Im Wirthshause hatte mich ein Metzger von Hall erreicht, der so eben das Duxerthal durchstrichen hatte, um Einkäufe zu machen. Beide wurden wir aufmerksam gemacht, daß wir nahe vor dem Dorfe ein abseits liegendes Naturwunder übersehen hatten, den Hochsteg nämlich, den jetzt der Wirth den Fremden zuliebe den Teufelssteg heißt. Sein Söhnchen übernahm es, uns dahin zu führen. Der Teufelssteg ist ein Balken, mit einem Dache und einem Geländer bekleidet, der über einer grausigen tiefen Schlucht liegt, in welcher der Duxer Bach sich ruhig fortwälzt in blauen Wirbeln oder auch, wenn er angeschwollen, tobend und schäumend dahinrast. Jenseits des Steges geht es hinauf in die grüne Flur vor Dornau, wo ein kleines Alpendörfchen beisammensteht, in traulicher Abgeschiedenheit von wilden Schrofen umgränzt, aus denen ein schauerlicher Pfad nach Mayrhofen hinunter führt. Dießmal gingen wir aber nicht auf dieser Seite, sondern der Knabe führte uns von dem Teufelssteg wieder etwas abwärts an die Klamm. Die Felsenwand jenseits ist da ganz glatt abgeschnitten, die diesseitige geht sogar einwärts, und wer sich der Länge nach niederlegt und den Kopf hinausstreckt, der hat eine schauerliche Aussicht auf die Wirbel des Baches und den Ueberhang unter sich und auf die glatten Wände gegenüber. Wer gar keinen Schwindel hat, wie der Sohn des Wirthes, der mag sich dem Abgrunde bis auf den letzten Zoll nähern und stehend hinunter schauen; auch allenfalls versuchen, ob er wie der Wirthssohn und Kaiser Max den halben Fuß über den Felsen hinausstrecken und mit dem andern einen Kreis darüber schlagen kann.
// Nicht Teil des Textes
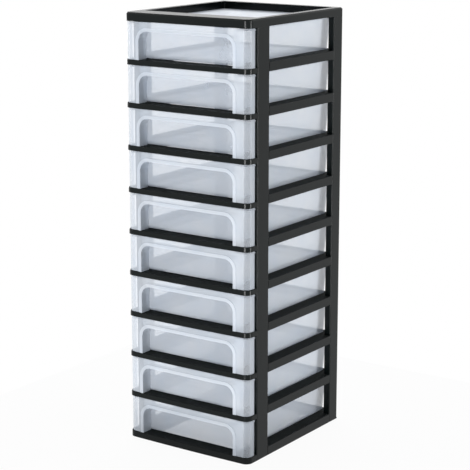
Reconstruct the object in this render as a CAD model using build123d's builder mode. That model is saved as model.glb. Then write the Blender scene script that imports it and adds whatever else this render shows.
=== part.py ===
from build123d import *
from math import radians, tan
import os

# Tower of clear drawers in a black moulded frame. Millimetres, +Z up, drawers open towards -Y.
# The origin lies on the floor at the centre of the footprint.

# Whole tower
tower_width = 300.0
tower_depth = 340.0
drawer_count = 10
front_bow = 2.0
corner_radius = 14.0

# Fits between pieces
seat_fit = 0.1
running_gap = 0.3
fascia_clearance = 1.0

# How far a block runs past the faces it meets or cuts
overrun = 1.0

# Base and shelf frames
base_rail_height = 13.0
base_beam_height = 18.0
shelf_rail_height = 10.0
shelf_beam_height = 17.5
front_rail_depth = 34.0
beam_width = 29.0
ledge_width = 16.0
rear_lip_depth = 6.2
rear_ledge_width = 10.0
frame_wall = 2.5
edge_break = 0.8
rail_pocket_count = 3
beam_pocket_count = 2

# Posts, open channels with cross webs
post_thickness = 14.0
post_setback = 32.5
front_post_depth = 39.5
rear_post_depth = 31.5
rim_overhang = 1.5
post_wall = 2.5
post_edge_radius = 2.0
web_setback = 0.5
foot_plate = 2.5

# Top rim and the panel let into it
rim_height = 17.0
rim_front_band = 50.0
rim_side_band = 15.6
rim_rear_band = 16.0
rim_lug_length = 12.0
rim_rear_radius = 4.0
rim_edge_break = 3.0
panel_skirt = 1.5
panel_lip_width = 6.0
panel_lip_thickness = 1.2
panel_lip_drop = 1.4
panel_thickness = 1.6
panel_corner_radius = 3.0

# Drawer box
drawer_wall = 2.0
box_bottom_clearance = 2.0
box_draft_angle = 4.0
box_corner_cut = 2.5
floor_chamfer = 3.0
box_side_gap = 2.0
box_rear_gap = 1.0
flange_width = 9.0
flange_thickness = 2.0
runner_width = 5.0
runner_length_margin = 8.0

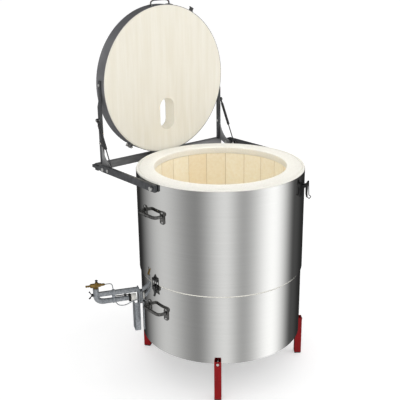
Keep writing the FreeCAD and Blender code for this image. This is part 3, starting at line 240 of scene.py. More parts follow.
dark_ring = finish("dark ring steel", (52, 51, 50), (36, 35, 34), 0.5, (120, 120, 120), 0.4)
ceramic = finish("white ceramic", (244, 243, 238), (236, 234, 228), 0.75, (150, 150, 150))
brass = finish("worn brass", (172, 142, 84), (126, 100, 52), 0.36, (180, 180, 180), 1.0)

FINISHES = {
    "stainless_casing": steel, "base_steel": plain_steel, "insulating_brick": brick, "ceramic_fibre": fibre,
    "red_paint": red_paint, "black_plastic": black_plastic, "dark_steel": dark_steel,
    "lid_sheet": plain_steel, "bright_fasteners": bright_zinc, "handle_steel": dark_chrome,
    "black_latches": black_paint, "spring_black": gloss_black, "spring_rod": dark_rod,
    "galvanised": galvanised, "cup_ring": dark_ring, "white_ceramic": ceramic, "brass": brass}
SLOT_OF = {part["node"]: part["material_slot"] for part in frame["record"]["subparts"]}
OWN_FINISH = {"lid_insulation": lid_fibre, "flame_probe_tube": galvanised, "lid_band": band_steel,
              "cross_bar": bar_steel, "toggle_base_left": dark_chrome, "toggle_base_right": dark_chrome}


def dress(node, material):
    """Give a CAD node its finish in every slot of its object."""
    target = nodes[node]
    if not target.material_slots:
        target.data.materials.append(material)
    for slot in target.material_slots:
        slot.material = material


for node, slot in SLOT_OF.items():
    dress(node, OWN_FINISH.get(node, FINISHES[slot]))
print("finishes:", len(FINISHES))

# %% [markdown]
# Surfaces are computed as arrays of points, and a grid of quads joins them. A lathe turns a closed profile
# about the kiln's axis, which is how every round ring is made; its section has small quarter rounds.

# %% Surface tools
MM = 0.001
UPPER_RADIUS, LOWER_RADIUS, CHAMBER_RADIUS = 306.0, 302.0, 240.0
CASING_LOW, SEAM_LOW, SEAM_TOP, CASING_TOP, RIM_TOP = 140.0, 397.0, 403.0, 779.0, 785.0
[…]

[537] Nachdem wir den Berg herabgestiegen, waren wir im Zillerthal und kehrten in Mayrhofen ein, in seinem letzten Dorfe. In der kleinen Ebene, die es umgibt, kommen vier Bäche zusammen, aus den vier innern Thälern, in welche sich hier das Hauptthal verästet. Von Mayrhofen sind zwei Stunden[WS 6] nach Zell, ein lieblicher Weg durch freundliche Dörfer. Zell selbst ist ein stattlicher Ort mit großen steinernen Häusern, einer bedeutsamen Kirche und achthundert Einwohnern.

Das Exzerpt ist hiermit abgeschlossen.